Republican rhetoric, communist hoax and voter psychology; Geraldine Satre Buisson, a PhD student on the Science and Solutions for a Changing Planet Doctoral Training Partnership at Imperial College London, looks across the pond at the United States’ attitudes towards climate change.
We’ve all seen the tweets. Donald Trump thinks that climate change is a hoax created by China. It is often cited by those who are concerned with his administration’s position on climate change, but do Trump supporters really adhere to these views, and, crucially, how might their political persuasions lead them to ignore the overwhelming scientific evidence for climate change?
The people who seem concerned may be justified: Trump’s campaign promises include the withdrawal from the Paris Agreement, the elimination of the Obama Administration’s Clean Power Plan (which, among other things, included steps to phase-out coal power plants) and the development of infrastructure for shale oil and gas. His first weeks in office have not provided much reassurance: his administration imposed a temporary media blackout to the Environmental Protection Agency (EPA) and nominated a man who once described himself as a “leading advocate against the EPA’s activist agenda,” to head said EPA, amid rumours that the agency could be abolished altogether.
There was a time when Conservatism and conservation went hand in hand fairly well. The National Park Service was created under Republican President Woodrow Wilson in 1916 (it today ensures the protection of over 1.2 million km2 of land – the largest such area in the world). The EPA was created under President Nixon in 1970, who, in his own words made “an exception to one of [his] own principles. That, as a matter of effective and orderly administration, additional new independent agencies normally should not be created,” because there were simply no better options.
A widening rift
So, when did that change? A study conducted at Oklahoma State University shows that the environment has become an increasingly partisan issue since the 1980s (see this article summarising some of the key findings). The annual percentage of pro-environment votes cast by Republican representatives in the past thirty years has drastically declined (from about 35% in 1980 to below 5% in 2015), just as pro-environment votes by Democrats have increased (from about 55% in 1980 to 90% in 2015, see Figure 1).
These differences in voting patterns in Congress reflect a widening gap in public opinion on environmental issues, and especially on climate change. In 2001, 53% of Republicans believed that the changes in the Earth’s temperature over the twentieth century were due to human activities, against 70% of Democrats. That difference more than doubled in the following 15 years, with Republican belief in man-made climate change dropping to 43% in 2016, while Democrats’ increased to 84% (see Figure 2).
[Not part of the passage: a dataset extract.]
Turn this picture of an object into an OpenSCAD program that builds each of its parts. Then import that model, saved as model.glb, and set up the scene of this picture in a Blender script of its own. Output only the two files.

When politics influence reasoning
Refuting climate change might seem, therefore, to be becoming a core element of Republican identity. One reason for this may lie in what Dan Kahan, Professor of Psychology leading the Cultural Cognition Project at Yale, calls “politically motivated reasoning”. He compared, over the course of several studies, people’s numeracy and ability to understand scientific studies. Participants were first asked to answer generic math questions, and then quantitative questions related to studies on “neutral” topics (like skin rashes) and controversial topics (like gun violence). The expectation was that people who answered more accurately at generic math questions would be better equipped to understand scientific evidence on controversial topics, regardless of whether the evidence supported their political opinions.
He found instead that people who had scored better at the math questions were more likely to answer wrong when asked questions concerning topics that did not agree with their political beliefs than people who had scored worse at the generic math test. His conclusion was that individuals appear to apply rational thinking to serve their existing beliefs.
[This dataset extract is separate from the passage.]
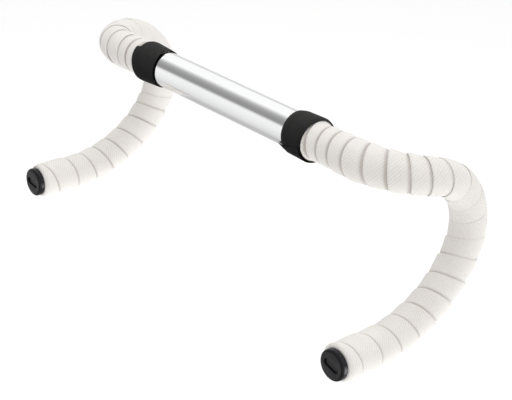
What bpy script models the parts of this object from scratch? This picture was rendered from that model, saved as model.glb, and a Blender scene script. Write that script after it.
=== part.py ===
"""Drop handlebar with wound bar tape, finishing tape and two expanding bar-end plugs.

Units are metres, +Z is up, +X is the rider's right and +Y is forward. The origin is
the middle of the stem clamp, on the tube's axis. The bar is symmetric in X, so its
centre line is worked out for the right half only and the left half is its mirror.
"""

import math

import bmesh
import bpy
import numpy as np
from mathutils import Matrix, Vector

MM = 0.001
GAP = 0.3 * MM                           # clearance between pieces that touch
SIDES = {"right": 1, "left": -1}

# Centre line of the right half, from the stem clamp to the bar end.
HALF_STRAIGHT = 151.5 * MM
FORWARD_BEND_RADIUS = 53.8 * MM
RAMP_SLOPE = math.radians(12.5)
HOOK_OVERLAP = 15.7 * MM                 # the hook begins before the forward bend is done
HOOK_ARCS = (                            # radius and angle, top of the hook to the drop
    (50.4 * MM, math.radians(107.6)),
    (95.8 * MM, math.radians(23.9)),
    (120.2 * MM, math.radians(38.3)),
)
BAR_END_STRAIGHT = 36.8 * MM
FLARE = math.radians(1.25)
FLARE_RUN = 60 * MM

# Alloy tube: 31.8 mm at the clamp, 23.8 mm under the tape.
CLAMP_RADIUS = 15.9 * MM
SHOULDER_RADIUS = 12.8 * MM
GRIP_RADIUS = 11.9 * MM
TAPER_START = 91 * MM
TAPER_SHOULDER = 106 * MM
TAPER_END = 140 * MM
TUBE_WALL = 2.0 * MM

# Bar tape: its outer radius at distances along the bar, first from its cut end to
# where it leaves the finishing tape on each side, then on to the bar end.
TAPE_HEADS = {
    "right": {86 * MM: 17.3 * MM, 107 * MM: 17.8 * MM, 111 * MM: 15.5 * MM},
    "left": {98 * MM: 16.0 * MM, 118 * MM: 16.8 * MM, 123 * MM: 15.7 * MM},
}
TAPE_RADII = {
    158 * MM: 16.6 * MM,
    232 * MM: 15.2 * MM,
    324 * MM: 15.1 * MM,
    416 * MM: 15.4 * MM,
    470 * MM: 16.4 * MM,
}
TAPE_TUCK_RADIUS = 15.5 * MM             # where the tape starts to fold over the tube's end
TAPE_LIP_RADIUS = 14.4 * MM
TAPE_OVERHANG = 0.3 * MM

# Finishing tape: its outer radius at distances along the bar. It climbs from the tube
# over the cut end of the bar tape.
FINISHING_RADII = {
    "right": {79.5 * MM: 17.4 * MM, 85 * MM: 18.7 * MM, 109.5 * MM: 19.3 * MM},
    "left": {91 * MM: 17.2 * MM, 97 * MM: 17.4 * MM, 121 * MM: 18.3 * MM},
}
FINISHING_THICKNESS = 1.0 * MM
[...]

Thus, it is not necessarily the case that people deny the existence of climate change because they do not understand the science that supports it. Rather, if they associate the issue with political views they oppose, then being exposed to more evidence will only reinforce their rejection of it. This kind of phenomenon is particularly true of two-party systems where the “with us or against us” mentality is most prominent (George Washington is famously cited as an opponent of the party system because he feared such partisan entrenchment would happen).
But, a recent Yale survey seems to temper this rather gloomy vision of an ever-deepening political entrenchment. The Yale Program on Climate Change Communication has been monitoring US citizens’ opinions on climate change since 2004. Following the election, it found that about half of Trump voters (49%) “think global warming is happening,” while fewer than one in three (30%) “think global warming is not happening.”
So, when President Trump says that “nobody really knows if climate change is real”, what he should actually be saying, is: “most people including half of those who voted for me, know it is real, but it’s not in my economic and political interest to do anything about it”.